Exploring concurrent segment search performance

Tue, Jul 30, 2024 · Jay Deng, Sorabh Hamirwasia

In October 2023, we introduced concurrent segment search in OpenSearch as an experimental feature. Searching segments concurrently improves search latency across a large variety of workloads. This feature was made generally available in OpenSearch 2.12; we highly recommend that you try it! Here, we’ll share performance results of simulations of different real-world scenarios. In particular, we’ll look at performance trends as available system resources decrease and concurrency increases.

Concurrent segment search divides each shard-level search request on a node into multiple execution tasks called slices. Slices can be executed concurrently on separate threads in the index_searcher thread pool, separately from the search thread pool. Each slice searches within its associated segments. Once all slice executions are complete, the collected results from all slices are combined (reduced) and returned to the coordinator node. The index_searcher thread pool is used to execute the slices of each shard search request and is shared across all shard search requests on a node. By default, the index_searcher thread pool has twice as many threads as the number of available processors.

Performance results

For our performance testing, we used a standard r5.8xlarge instance type, which has 32 vCPUs and an index_searcher thread pool size of 64. This allowed us to explore various concurrency and cluster load scenarios on a realistic instance as well as capture a more accurate picture of performance as we increased the number of slices and search clients.

In our previous blog post, we showed that the strongest performance improvements were demonstrated in long-running and CPU-intensive operations, while fast queries like match_all saw little improvement or even a slight performance regression from the overhead of concurrent segment search. Because in this post we want to focus on how performance changes under various cluster load conditions, we will look at a smaller subset of longer-running operations for the nyc_taxis and big5 workloads using OpenSearch Benchmark. Additionally, we’ll report the p90 system metrics for the entire workload provided by OpenSearch Benchmark, which is most relevant to the longer-running operations.

First, we established a performance baseline using a single shard and a single search client. This configuration is the theoretical best-case scenario when using concurrent segment search because in this configuration, there is a maximum of 1 shard-level search request being processed at a time; thus, each request uses the maximum number of resources.

The following sections present the performance results.

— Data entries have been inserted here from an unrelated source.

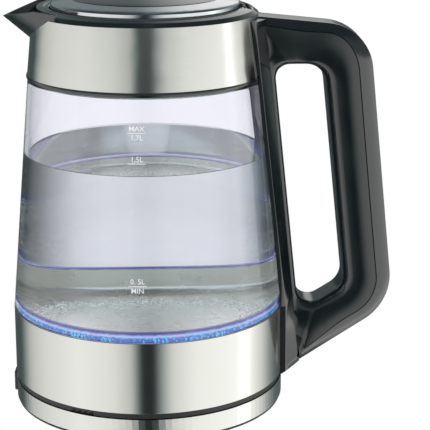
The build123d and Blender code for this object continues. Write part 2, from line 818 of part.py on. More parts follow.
def lid_button():
    button = button_plate(button_half, button_x0, button_x1, -4.6, 0.3)
    button = button - button_plate(button_half - 1.6, button_x0 + 1.6, button_x1 - 1.6, -5, -2.2)
    for x in (button_x0 + 4, button_x0 + 7, button_x0 + 10):
        button = button + button_plate(button_half - 2.5, x, x + 1.0, 0.2, 0.8)
    tip = bar_high - 0.5
    post = make_face(Polyline((wedge_x - 4.5, tip), (wedge_x - 3, tip), (wedge_x, tip + 3),
                              (wedge_x, top_z(wedge_x) - 2), (wedge_x - 4.5, top_z(wedge_x) - 2), close=True))
    return button + slab(post, latch_half - 2.0)


def release_housing():
    """Tray in the upper arm that guides the slider and seats the button's spring."""
    floor = block(link_x + 7, button_x1, housing_half, housing_top - 1.8, housing_top)
    peg = Pos(spring_x, 0, 0) * disc(1.4, housing_top - 1, housing_top + 4)
    rail = block(link_x + 7, wedge_x + 3, housing_half, housing_top - 0.5, housing_top + 2.5)
    rail = rail - block(link_x, spring_x, latch_half + clear, housing_top - 2, housing_top + 5)
    return floor + peg + rail


def button_spring():
    wire, radius = 0.35, 2.4
    low, high = housing_top + gap + 0.35, top_z(spring_x + radius) - 2.2 - gap - 0.35
    turn = Helix(pitch=(high - low) / 6, height=high - low, radius=radius)
    coil = sweep(Plane(turn @ 0, z_dir=turn % 0) * Circle(wire), path=turn)
    return Pos(spring_x, 0, low) * coil


# ---- switch, steam and wiring ---------------------------------------------------------------
pivot_x, pivot_z = opening_left_x + 12.7, jug_bottom + 10.7
switch_room_top = pivot_z + 6.7


def switch_room():
    """Slot in the bracket's foot for the switch paddle."""
    return block(band_radius + 0.6, pivot_x + 2.5, switch_half_width, 0, switch_room_top)


def switch_bore():
    return Pos(pivot_x, 0, pivot_z) * Rot(90, 0, 0) * Cylinder(1.02, 2 * switch_half_width + 5)


def switch_pin():
    return Pos(pivot_x, 0, pivot_z) * Rot(90, 0, 0) * Cylinder(1.0, 2 * switch_half_width + 4.6)


def switch_lever():
    x0, x1, lift = pivot_x - 5.8, pivot_x + 1.8, 0.2
    face = make_face(Polyline((x0, foot_z(x0) + lift), (x1, foot_z(x1) + lift), (x1, pivot_z + 1.8),
                              (pivot_x - 1.5, pivot_z + 3.2), (x0 + 0.4, foot_z(x0) + 5.6), close=True))
    lever = slab(face, switch_half_width - clear)
    return lever - Pos(pivot_x, 0, pivot_z) * Rot(90, 0, 0) * Cylinder(1.0 + pin_fit, 40)


steam_radius = 2.1


def switch_module():
    """Snap switch with the steam disc, behind the paddle."""
    low, high, back = module_low, module_high, band_radius + 1.0
    depth = plastic_wall + 0.3
    face = make_face(Polyline((back, low), (bracket_x(low) - depth, low), (bracket_x(high) - depth, high),
                              (back, high), close=True))
    return slab(face, switch_half_width - 1.0)


def steam_path():
    """From the neck through the upper arm, down the grip and back to the switch."""
    high, middle = opening_top + 5.2, grip_thickness / 2
    depth = 15.0
    turn_x, turn_z = foot_corner(middle, depth)
    last_x = pivot_x + 0.5
    return FilletPolyline((collar_foot_radius - 5.1, 0, high), (grip_x(high, middle), 0, high), (turn_x, 0, turn_z),
                          (last_x, 0, foot_z(last_x, depth)), radius=11)


def steam_bore(grow=0.25):
    path = steam_path()
    return sweep(Plane(path @ 0, z_dir=path % 0) * Circle(steam_radius + grow), path=path)


def steam_tube():
    path = steam_path()
    start = Plane(path @ 0, z_dir=path % 0)
    return sweep(start * (Circle(steam_radius) - Circle(steam_radius - 0.7)), path=path)


def wiring_loom():
    """Two insulated leads from the control unit to the switch."""
    leads = []
    for side in (-1, 1):
        y = 3.2 * side
        path = FilletPolyline((control_radius - 4, y, control_top + 1.6), (control_radius + 14, y, control_top - 3),
                              (band_radius + 0.9, y, module_low + 2.0), radius=8)
        leads.append(sweep(Plane(path @ 0, z_dir=path % 0) * Circle(0.8), path=path))
    return group(leads)


def lid_spring():
    """Torsion spring beside the lid's knuckle."""
    wire, radius = 0.35, pin_radius + 0.6
    turn = Helix(pitch=0.85, height=1.9, radius=radius)
    coil = sweep(Plane(turn @ 0, z_dir=turn % 0) * Circle(wire), path=turn)
    return Pos(lid_hinge_x, -knuckle_half - 0.7, lid_hinge_z) * Rot(90, 0, 0) * coil


sub_parts = [
    base_bottom_plate, base_steel_ring, base_top_plate, base_screws, rubber_feet, cord_gland,
    connector_core, contact_rings, connector_shutter, shutter_spring,
    bottom_cover, bottom_cover_screws, lower_band, clamp_ring, heater_dish, heat_spreader,
    heating_element, control_unit, control_contacts, bimetal_disc, light_board, light_leds,
    light_ring, bottom_seal, glass_body, top_seal, collar_trim_ring, upper_collar, spout_rim,
    spout_filter_frame, spout_filter_mesh, lid_cap, lid_centre, lid_frame, lid_inner_cover,
    lid_seal, lid_screws, lid_hinge_pin, lid_spring, handle_bracket, handle_cover_strip, handle_outer_shell,
    handle_inner_shell, handle_screws, lid_latch_slider, lid_button, button_spring, release_housing,
    switch_lever, switch_pin, switch_module, steam_tube, wiring_loom,
]

for make in sub_parts:
    shape = make()
    export_step(shape, f"parts/{make.__name__}.step")
    box = shape.bounding_box()
    print(make.__name__, len(shape.solids()), round(shape.volume), "z", round(box.min.Z, 1), round(box.max.Z, 1))
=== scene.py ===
"""Glass kettle on its power base: the looks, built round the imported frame.

Metres, +Z up, +X to the handle. Every piece rides on a body of the frame.
"""

import json
import random
from math import cos, pi, radians, sin, tan

import bmesh
import bpy
from bpy.props import FloatProperty, FloatVectorProperty, PointerProperty
from mathutils import Matrix, Vector


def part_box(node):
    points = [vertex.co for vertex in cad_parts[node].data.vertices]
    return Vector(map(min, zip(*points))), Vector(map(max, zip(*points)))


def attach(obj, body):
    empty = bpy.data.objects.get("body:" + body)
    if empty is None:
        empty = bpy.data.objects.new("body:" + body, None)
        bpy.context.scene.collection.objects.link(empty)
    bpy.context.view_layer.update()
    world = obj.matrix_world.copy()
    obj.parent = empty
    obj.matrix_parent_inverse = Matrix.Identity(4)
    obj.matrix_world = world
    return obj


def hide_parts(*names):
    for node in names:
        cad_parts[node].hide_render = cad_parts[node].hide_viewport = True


bl_info = {
    "name": "Glass Kettle",
    "version": (1, 0, 0),
    "blender": (4, 5, 0),
    "location": "View3D > Sidebar > Kettle",
    "description": "Builds a lit glass kettle and its studio round a packed frame",
    "category": "Add Mesh",
}

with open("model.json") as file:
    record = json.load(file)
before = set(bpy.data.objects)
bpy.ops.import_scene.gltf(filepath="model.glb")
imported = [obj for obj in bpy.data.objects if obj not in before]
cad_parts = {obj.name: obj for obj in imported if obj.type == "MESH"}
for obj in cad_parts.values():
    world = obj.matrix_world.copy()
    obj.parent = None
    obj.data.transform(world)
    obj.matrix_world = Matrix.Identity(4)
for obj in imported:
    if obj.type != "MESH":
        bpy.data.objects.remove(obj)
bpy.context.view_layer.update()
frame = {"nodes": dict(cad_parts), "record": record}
MM = 0.001
BODY_GIRTH = 75.0 * MM     # radius at which a pattern is unrolled round the steel
RING_GIRTH = 74.5 * MM     # and round the lit ring
PRINT_LIFT = 0.06 * MM     # how far the level marks stand off the glass


def outer_radius(node):
    """Largest distance from the axis that the frame's node reaches along Y."""
    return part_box(node)[1].y


def foot_of(node):
    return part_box(node)[0].z


def top_of(node):
    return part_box(node)[1].z


# ---- mesh helpers ---------------------------------------------------------------------------
def finish_mesh(name, mesh_data, smooth_angle=35.0):
    """Makes a bmesh an object with smooth faces and crisp edges."""
    mesh = bpy.data.meshes.new(name)
    mesh_data.to_mesh(mesh)
    mesh_data.free()
    mesh.shade_smooth()
    mesh.set_sharp_from_angle(angle=radians(smooth_angle))
    piece = bpy.data.objects.new(name, mesh)
    bpy.context.scene.collection.objects.link(piece)
    weighted = piece.modifiers.new("weighted normals", "WEIGHTED_NORMAL")
    weighted.keep_sharp = True
    weighted.weight = 100
    return piece


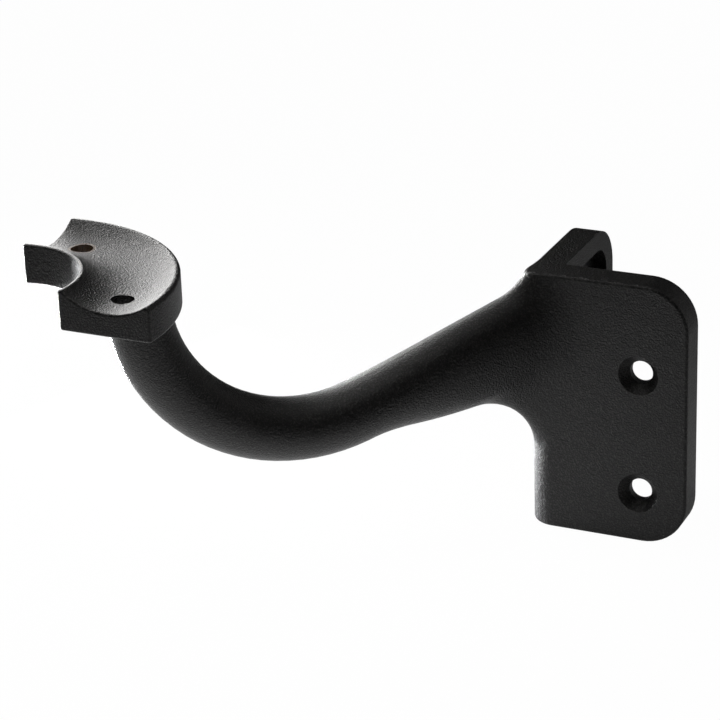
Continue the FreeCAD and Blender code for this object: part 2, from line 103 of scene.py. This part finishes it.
def addColour(tree, place, grain):
    low, high = coat["speck"]
    speck = addNode(tree, "ShaderNodeMapRange", (-5, 4), **{"From Min": low, "From Max": high})
    tone = addNode(tree, "ShaderNodeMix", (-4, 4), data_type="RGBA", A=coat["valley"], B=coat["peak"])
    away = addNode(tree, "ShaderNodeVectorMath", (-6, 5), operation="DISTANCE")
    inside = addNode(tree, "ShaderNodeMath", (-5, 5), operation="LESS_THAN")
    middle, reach = barePatch()
    away.inputs[1].default_value = middle
    inside.inputs[1].default_value = reach
    colour = addNode(tree, "ShaderNodeMix", (-3, 5), data_type="RGBA", B=bareHole["colour"])
    wire(grain, "Fac", speck, "Value")
    wire(speck, "Result", tone, "Factor")
    wire(place, "Object", away, 0)
    wire(away, "Value", inside, 0)
    wire(inside, "Value", colour, "Factor")
    wire(tone, "Result", colour, "A")
    return colour


def blackCoat():
    mat = bpy.data.materials.new("blackCoat")
    mat.use_nodes = True
    tree = mat.node_tree
    shader = tree.nodes["Principled BSDF"]
    place = addNode(tree, "ShaderNodeTexCoord", (-7, 0))
    grain, relief = addBumps(tree, place)
    low, high = coat["roughness"]
    spread = addNode(tree, "ShaderNodeMapRange", (-3, 3), **{"To Min": low, "To Max": high})
    wire(grain, "Fac", spread, "Value")
    wire(spread, "Result", shader, "Roughness")
    wire(relief, "Normal", shader, "Normal")
    wire(addColour(tree, place, grain), "Result", shader, "Base Color")
    return mat


casting = frame["nodes"]["bracket_casting"]
casting.data.materials.clear()
casting.data.materials.append(blackCoat())
print("casting coated")


table = {
    "size": 6.0,
    "gap": 0.0002,            # left between the casting and the table
    "colour": (0.9, 0.9, 0.9, 1),
    "roughness": 0.9,
    "seenGlow": 0.985,        # share of plain white where the camera looks at the table
    "mirroredGlow": 1.0,      # where the coat mirrors it, in the middle of the painted pool of light
    "mirroredEdge": 0.04,     # and past the pool's edge
    # middle and reach of the painted pool of light, which only the coat's reflections show
    "poolSpot": (-0.12, -0.08, 0.0),
    "poolReach": 0.22,
}


# White paint that glows for the camera, and for mirrored rays mostly in a painted pool of light that no lamp
# casts
def whitePaint():
    mat = bpy.data.materials.new("whiteTable")
    mat.use_nodes = True
    tree = mat.node_tree
    paint = tree.nodes["Principled BSDF"]
    paint.inputs["Base Color"].default_value = table["colour"]
    paint.inputs["Roughness"].default_value = table["roughness"]
    place = addNode(tree, "ShaderNodeTexCoord", (-4, -3))
    away = addNode(tree, "ShaderNodeVectorMath", (-3, -3), operation="DISTANCE")
    away.inputs[1].default_value = table["poolSpot"]
    ramp = {"From Max": table["poolReach"], "To Min": table["mirroredGlow"], "To Max": table["mirroredEdge"]}
    pool = addNode(tree, "ShaderNodeMapRange", (-2, -3), interpolation_type="SMOOTHSTEP", **ramp)
    path = addNode(tree, "ShaderNodeLightPath", (-2, -2))
    seen = addNode(tree, "ShaderNodeMath", (-1, -1), operation="MULTIPLY")
    seen.inputs[1].default_value = table["seenGlow"]
    share = addNode(tree, "ShaderNodeMath", (0, -2), operation="MULTIPLY_ADD")
    glow = addNode(tree, "ShaderNodeEmission", (0, 2), Color=white, Strength=1.0)
    mix = addNode(tree, "ShaderNodeMixShader", (2, 0))
    wire(place, "Object", away, 0)
    wire(away, "Value", pool, "Value")
    wire(path, "Is Camera Ray", seen, 0)
    wire(path, "Is Glossy Ray", share, 0)
    wire(pool, "Result", share, 1)
    wire(seen, "Value", share, 2)
    wire(share, "Value", mix, 0)
    wire(paint, "BSDF", mix, 1)
    wire(glow, "Emission", mix, 2)
    wire(mix, "Shader", tree.nodes["Material Output"], "Surface")
    return mat


def tableTop():
    mesh = bpy.data.meshes.new("tableTop")
    bm = bmesh.new()
    bmesh.ops.create_grid(bm, x_segments=1, y_segments=1, size=table["size"] / 2)
    bmesh.ops.translate(bm, vec=(0, 0, cadBox[0][2] - table["gap"]), verts=bm.verts)
    bm.to_mesh(mesh)
    bm.free()
    mesh.materials.append(whitePaint())
    top = bpy.data.objects.new("tableTop", mesh)
    bpy.context.collection.objects.link(top)


tableTop()
print("table laid")


room = {
    "dim": 0.020,    # strength of the room's own light on the casting
    "seen": 1.0,     # plain white behind it
}


def whiteRoom():
    world = bpy.data.worlds.new("whiteRoom")
    bpy.context.scene.world = world
    world.use_nodes = True
    tree = world.node_tree
    tree.nodes.clear()
    path = addNode(tree, "ShaderNodeLightPath", (-3, 0))
    either = addNode(tree, "ShaderNodeMath", (-2, 0), operation="MAXIMUM")
    dim = addNode(tree, "ShaderNodeBackground", (0, 1), Color=white, Strength=room["dim"])
    seen = addNode(tree, "ShaderNodeBackground", (0, 2), Color=white, Strength=room["seen"])
    mix = addNode(tree, "ShaderNodeMixShader", (1, 0))
    out = addNode(tree, "ShaderNodeOutputWorld", (2, 0))
    wire(path, "Is Camera Ray", either, 0)
    wire(path, "Is Transmission Ray", either, 1)
    wire(either, "Value", mix, 0)
    wire(dim, "Background", mix, 1)
    wire(seen, "Background", mix, 2)
    wire(mix, "Shader", out, "Surface")


whiteRoom()
print("room whitened")


# Flat lamps. A fan of 180 degrees isn't narrowed. Power is in watts.
lamps = {
    "overhead": {    # on the whole casting, from above
        "spot": (-0.10, 0.10, 0.90), "aim": (0.0, 0.0, 0.0), "size": (0.80, 0.80),
        "fan": 180, "power": 0.8, "colour": (1.0, 1.0, 1.0),
    },
    "saddle": {      # into the hollow
        "spot": (-0.15, -0.12, 0.36), "aim": (-0.10, -0.10, 0.09), "size": (0.16, 0.16),
        "fan": 70, "power": 0.06, "colour": (1.0, 0.985, 0.96),
    },
    "back": {        # along the hollow's right side and the top of the arm
        "spot": (-0.33, 0.12, 0.15), "aim": (-0.10, -0.10, 0.09), "size": (0.26, 0.20),
        "fan": 90, "power": 0.33, "colour": (1.0, 0.99, 0.98),
    },
    "left": {        # along the lower left of the bend and the corner edge
        "spot": (-0.40, 0.02, 0.03), "aim": (-0.03, -0.02, 0.04), "size": (0.10, 0.05),
        "fan": 120, "power": 0.8, "colour": (0.97, 0.98, 1.0),
    },
    "wallSide": {    # on the side that goes to the wall
        "spot": (0.50, 0.45, 0.40), "aim": (-0.03, -0.03, 0.05), "size": (0.40, 0.40),
        "fan": 180, "power": 0.35, "colour": (1.0, 0.99, 0.97),
    },
    "below": {       # up at the underside of the arm and its blend into the plate
        "spot": (-0.16, 0.04, 0.003), "aim": (-0.05, 0.0, 0.10), "size": (0.10, 0.10),
        "fan": 120, "power": 2.4, "colour": (0.97, 0.98, 1.0),
    },
}


def softLamps():
    for name, lamp in lamps.items():
        light = bpy.data.lights.new(name + "Lamp", "AREA")
        light.shape = "RECTANGLE"
        light.size, light.size_y = lamp["size"]
        light.energy = lamp["power"]
        light.color = lamp["colour"]
        light.spread = math.radians(lamp["fan"])
        holder = bpy.data.objects.new(name + "Lamp", light)
        holder.location = lamp["spot"]
        holder.visible_camera = False
        away = Vector(lamp["spot"]) - Vector(lamp["aim"])
        holder.rotation_euler = away.to_track_quat("Z", "Y").to_euler()
        bpy.context.collection.objects.link(holder)


softLamps()
print("lamps lit")


view = {
    "spot": (0.2255, -0.5981, 0.3194),
    "right": (0.9093, 0.4148, -0.0345),    # the picture's right and up, as directions
    "up": (-0.1349, 0.3722, 0.9183),
    "lens": 136.3,                         # focal length and sensor width, in millimetres
    "sensor": 36.0,
    "nearest": 0.01,                       # nothing closer to the camera is drawn
}


def camera():
    data = bpy.data.cameras.new("camera")
    data.lens = view["lens"]
    data.sensor_width = view["sensor"]
    data.clip_start = view["nearest"]
    holder = bpy.data.objects.new("camera", data)
    right = Vector(view["right"]).normalized()
    up = (Vector(view["up"]) - right * right.dot(Vector(view["up"]))).normalized()
    turn = Matrix((right, up, right.cross(up))).transposed().to_4x4()
    holder.matrix_world = Matrix.Translation(view["spot"]) @ turn
    bpy.context.collection.objects.link(holder)
    bpy.context.scene.camera = holder


camera()
bpy.context.scene.view_settings.view_transform = "Standard"
print("camera set")

print("finished")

We abbreviate concurrent segment search as “CS”.

Cluster setup 1

  • Instance type: r5.8xlarge (32 vCPUs, 256 GB RAM)
  • Node count: 1
  • Shard count: 1
  • Search client count: 1
  • Concurrent search thread pool size: 64

p90 query latency comparison

Operation CS disabled (in ms) CS enabled (Lucene default slices) (in ms) % Improvement CS enabled (fixed slice count=2) (in ms) % Improvement CS enabled (fixed slice count=4) (in ms) % Improvement
range-auto-date-histo-with-metrics (big5) 21757 4178 81% 11710 46% 6915 68%
range-auto-date-histo (big5) 7950 1486 81% 4341 45% 2555 67%
query-string-on-message (big5) 143 49 66% 81 43% 59 58%
keyword-in-range (big5) 127 58 54% 87 31% 70 44%
distance_amount_agg (nyc_taxis) 12403 2921 76% 6642 46% 3633 71%

System metrics (big5)

Metric CS disabled CS enabled (Lucene default slices) CS enabled (fixed slice count=2) CS enabled (fixed slice count=4)
p90 CPU 3% 36% 6% 12%
p90 JVM 54% 56% 54% 54%
Max index_searcher active threads 17 2 4

System metrics (nyc_taxis)

Metric CS disabled CS enabled (Lucene default slices) CS enabled (fixed slice count=2) CS enabled (fixed slice count=4)
p90 CPU 3% 23% 7% 13%
p90 JVM 23% 23% 21% 22%
Max index_searcher active threads 22 2 4

Similarly to the initial performance results shared in our first blog post, with the larger r5.8xlarge instance type we see strong performance improvements in long-running, CPU-intensive operations. As for system resource utilization, CPU usage increases as expected when the number of active concurrent search threads increases. However, the p90 JVM heap utilization appears to be mostly uncorrelated with increased concurrency.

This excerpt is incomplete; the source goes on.